Its call for quick action — within 30 days — for the audit committee to oversee establishment of an audit program "capable of effectively evaluating IT controls . . ." reflects a decided lack of confidence in what was being done before. Its call for improving board and management oversight of the information security program within 90 days also arguably speaks to less-than-desirable conditions.

In both cases, the consent order lists specific actions to be taken within the deadlines that are as detailed as any annual audit plan. Additional sections of the consent decree call for actions regarding vendor management, patch management, and IT operations relating to disaster recovery and business continuity.

What can we conclude from this?

Signals to Practitioners Auditing IT controls, while daunting, cannot be neglected by internal audit or the audit committee. In the 21stcentury, IT control failures are almost guaranteed to have consequences — financial and reputational.

The IIA published a Global Technology Audit Guide ea​rlier this year that provides direction and insight on internal audit's approach to auditing IT governance. Its summary captures the importance of internal audit's active participation in IT assurance and oversight.

"Effective IT governance contributes to control efficiency and effectiveness , and allows the organization's investment in IT to realize both financial and nonfinancial benefits. Often when controls are poorly designed or deficient, a root cause is weak or ineffective IT governance."

Signals to Stakeholders Serving on an audit committee or technology committee is not a passive act. Organizations cannot afford to have board members who wait on answers from management and internal audit. They must be engaged enough to ask the tough questions. If you don't understand, are overwhelmed by reports, or simply are confused, ask management or internal audit to connect the dots for you.

The consent decree left me thinking of the oft used metaphor about the cup being half full or half empty. It is tempting to pick through each word of the consent decree to try to piece together a post mortem on the Equifax breach. That would be the cup half-empty approach.

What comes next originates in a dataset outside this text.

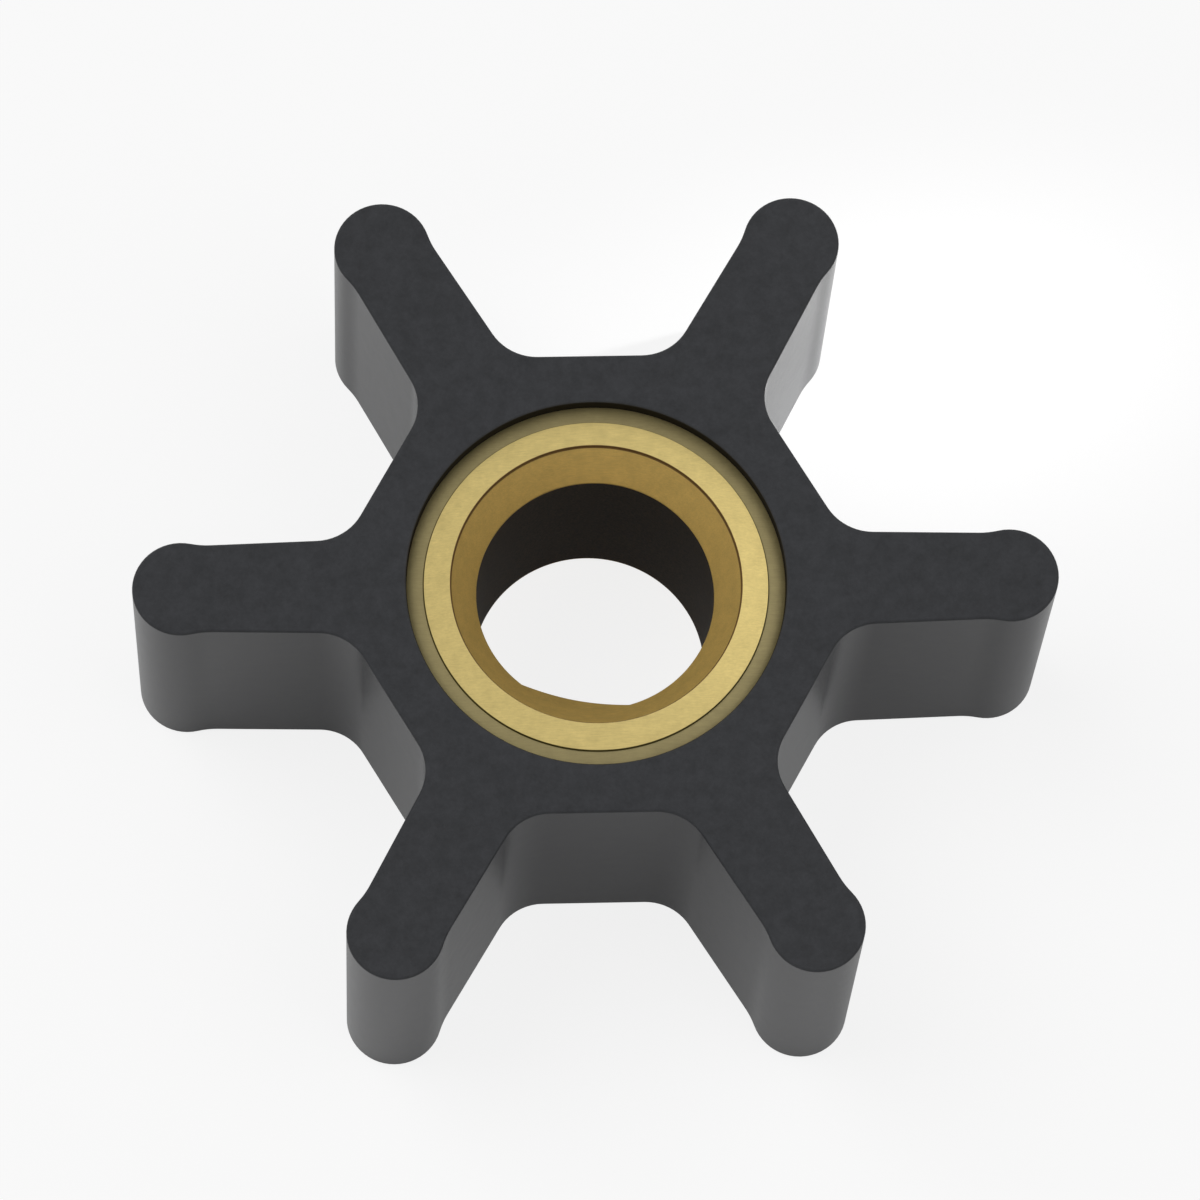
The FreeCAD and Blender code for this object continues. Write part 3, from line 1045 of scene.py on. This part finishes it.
@dataclass(frozen=True)
class WhiteTable:
    """A matt white table that keeps the object's soft shadow, under a white sky and soft lamps."""

    reach: float = 3.0
    corners: int = 96
    surface: str = "#fafafa"
    roughness: float = 0.9
    white_share: float = 0.8
    gloss_share: float = 0.16
    seen_level: float = 1.05
    sky_level: float = 0.06
    sky_white_share: float = 1.0
    sky_gloss_share: float = 0.75
    lamps: tuple[SoftLamp, ...] = (
        SoftLamp("key_softbox", (-0.552, 0.234, 1.039), size=0.8, watts=5.8),
        SoftLamp("fill_softbox", (0.552, -0.234, 1.039), size=0.8, watts=2.6),
        SoftLamp("side_softbox", (0.6, 0.42, 1.19), size=0.8, watts=1.0, mirrored=True),
    )
    rear_lamp: NarrowLamp = NarrowLamp(
        "rear_spot",
        place=(0.267, 0.086, 0.150),
        aim=(0.016, 0.019, 0.0),
        cone=math.radians(6.0),
        bulb_radius=0.008,
        watts=5.2,
    )

    def build(self) -> None:
        """Make the table, the sky and the lamps."""
        self.lay_table()
        self.hang_sky()
        self.hang_lamps()

    def seen_white(self, tree: Tree, lit: Socket, share: float, gloss_share: float) -> Socket:
        """Let what is seen be part plain white, which lights nothing.

        Args:
            tree: The material's or the world's tree.
            lit: The shader that lights the object.
            share: How much of what the camera sees, also through glass, is plain white.
            gloss_share: The same for what shows in a glossy surface.

        Returns:
            The mixed shader.
        """
        ray = add_node(tree, "ShaderNodeLightPath").outputs
        seen = add_node(
            tree,
            "ShaderNodeMath",
            {0: ray["Is Camera Ray"], 1: ray["Is Transmission Ray"]},
            operation="MAXIMUM",
        )
        direct = add_node(tree, "ShaderNodeMath", {0: seen.outputs["Value"], 1: share}, operation="MULTIPLY")
        glossy = add_node(
            tree, "ShaderNodeMath", {0: ray["Is Glossy Ray"], 1: gloss_share}, operation="MULTIPLY"
        )
        part = add_node(
            tree,
            "ShaderNodeMath",
            {0: direct.outputs["Value"], 1: glossy.outputs["Value"]},
            operation="MAXIMUM",
        )
        glow = add_node(
            tree, "ShaderNodeEmission", {"Color": linear_rgba(WHITE), "Strength": self.seen_level}
        )
        mixed = add_node(
            tree, "ShaderNodeMixShader", {0: part.outputs["Value"], 1: lit, 2: glow.outputs["Emission"]}
        )
        return mixed.outputs["Shader"]

    def lay_table(self) -> None:
        """Lay a round white table under the object."""
        deselect_everything()
        bpy.ops.mesh.primitive_circle_add(vertices=self.corners, radius=self.reach, fill_type="NGON")
        table = bpy.context.object
        table.name = "white_table"
        material, tree = new_material("matt white laminate")
        # Its fine texture scatters light evenly, so that the eye sees a soft shadow and no reflection
        laminate = add_node(
            tree,
            "ShaderNodeBsdfPrincipled",
            {"Base Color": linear_rgba(self.surface), "Roughness": self.roughness},
        )
        seen = self.seen_white(tree, laminate.outputs["BSDF"], self.white_share, self.gloss_share)
        add_node(tree, "ShaderNodeOutputMaterial", {"Surface": seen})
        table.data.materials.append(material)

    def hang_sky(self) -> None:
        """Put an even white sky round everything."""
        world = bpy.data.worlds.new("white_sky")
        world.use_nodes = True
        tree = world.node_tree
        tree.nodes.clear()
        sky = add_node(
            tree, "ShaderNodeBackground", {"Color": linear_rgba(WHITE), "Strength": self.sky_level}
        )
        seen = self.seen_white(tree, sky.outputs["Background"], self.sky_white_share, self.sky_gloss_share)
        add_node(tree, "ShaderNodeOutputWorld", {"Surface": seen})
        bpy.context.scene.world = world

    def hang_lamps(self) -> None:
        """Hang the soft lamps, turned towards the object, and the spot for the gap at the right rear."""
        for lamp in self.lamps:
            light = bpy.data.lights.new(lamp.name, "AREA")
            light.shape = "SQUARE"
            light.size = lamp.size
            light.energy = lamp.watts
            self.hang(light, Vector(lamp.place), Vector(), lamp.mirrored)
        spot = bpy.data.lights.new(self.rear_lamp.name, "SPOT")
        spot.spot_size = self.rear_lamp.cone
        spot.spot_blend = self.rear_lamp.soft_edge
        spot.shadow_soft_size = self.rear_lamp.bulb_radius
        spot.energy = self.rear_lamp.watts
        self.hang(spot, Vector(self.rear_lamp.place), Vector(self.rear_lamp.aim), mirrored=False)

    def hang(self, light: bpy.types.Light, place: Vector, aim: Vector, mirrored: bool) -> None:
        """Hang one lamp.

        Args:
            light: The lamp's data.
            place: Where it hangs.
            aim: The point that it is turned towards.
            mirrored: Whether it shows in glossy surfaces.
        """
        hung = bpy.data.objects.new(light.name, light)
        bpy.context.scene.collection.objects.link(hung)
        hung.location = place
        hung.rotation_euler = (aim - place).to_track_quat("-Z", "Y").to_euler()
        hung.visible_glossy = mirrored


@dataclass(frozen=True)
class PhotoCamera:
    """The photograph's view: from above at the front, a little to the left, the picture slightly turned."""

    azimuth: float = math.radians(-6.794)
    elevation: float = math.radians(71.709)
    roll: float = math.radians(5.496)
    distance: float = 466.8 * MM
    aim_right: float = 0.213 * MM
    aim_up: float = -1.143 * MM
    lens_mm: float = 228.07
    sensor_mm: float = 36.0

    def place(self, centre: Vector) -> None:
        """Put the camera up and make it the scene's own.

        Args:
            centre: The middle of the impeller's upper end.
        """
        level = math.cos(self.elevation)
        back = Vector(
            (level * math.sin(self.azimuth), -level * math.cos(self.azimuth), math.sin(self.elevation))
        )
        level_right = (-back).cross(UP).normalized()
        level_up = level_right.cross(-back)
        right = level_right * math.cos(self.roll) + level_up * math.sin(self.roll)
        up = level_up * math.cos(self.roll) - level_right * math.sin(self.roll)
        data = bpy.data.cameras.new("photo_camera")
        data.sensor_width = self.sensor_mm
        data.lens = self.lens_mm
        camera = bpy.data.objects.new("photo_camera", data)
        bpy.context.scene.collection.objects.link(camera)
        facing = Matrix((right, up, back)).transposed()
        place = centre + self.distance * back + self.aim_right * right + self.aim_up * up
        camera.matrix_world = Matrix.Translation(place) @ facing.to_4x4()
        bpy.context.scene.camera = camera


def main() -> None:
    """Build the pieces in order, then the table, the light and the camera."""
    logging.basicConfig(level=logging.INFO, format="%(name)s: %(message)s")
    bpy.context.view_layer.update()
    bpy.context.scene.view_settings.view_transform = "Standard"

    body_low, body_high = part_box("rubber_body")
    insert_low, insert_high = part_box("brass_insert")
    moulding = RubberMoulding(width=body_high.z, tip_radius=body_high.x, seat_radius=insert_high.x)
    report_piece(moulding.build())
    insert = BrassInsert(radius=insert_high.x, bottom=insert_low.z, top=insert_high.z)
    report_piece(insert.build())

    WhiteTable().build()
    PhotoCamera().place(body_high.z * UP)


if __name__ == "__main__":
    main()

Instead, I'm more of a mind to take the cup half-full approach. The same paragraph that calls for an audit plan capable of effectively evaluating IT also requires that it comply with the Internal Audit Charter, "which requires compliance with International Standards for the Professional Practice of Internal Auditing." That statement is one of the most important signals of all.

Executives from the eight states who signed off on the consent order — Alabama, California, Georgia, Maine, Massachusetts, New York, North Carolina, and Texas — recognize and understand the value and importance of IIA Standards. It is also notable that the order identifies internal audit assurance over IT controls and proper audit committee oversight as the solution to the company's IT woes. This conclusion falls in line with one of The IIA's core messages: Internal audit is integral to good governance and good governance is integral to protecting and enhancing organizational value.

Not surprisingly, recognition of internal audit is the keystone of The IIA's North American advocacy strategy. The IIA continues to push for the U.S. Securities and Exchange Commission to make it easier for the public to know whether publicly traded companies have an internal audit function in place. In the simplest terms, The IIA believes the public is best served when it knows internal audit is on the job providing assurance on the effectiveness of an organization's risk management process.

That will hopefully prove true at Equifax going forward.

As always, I look forward to your comments.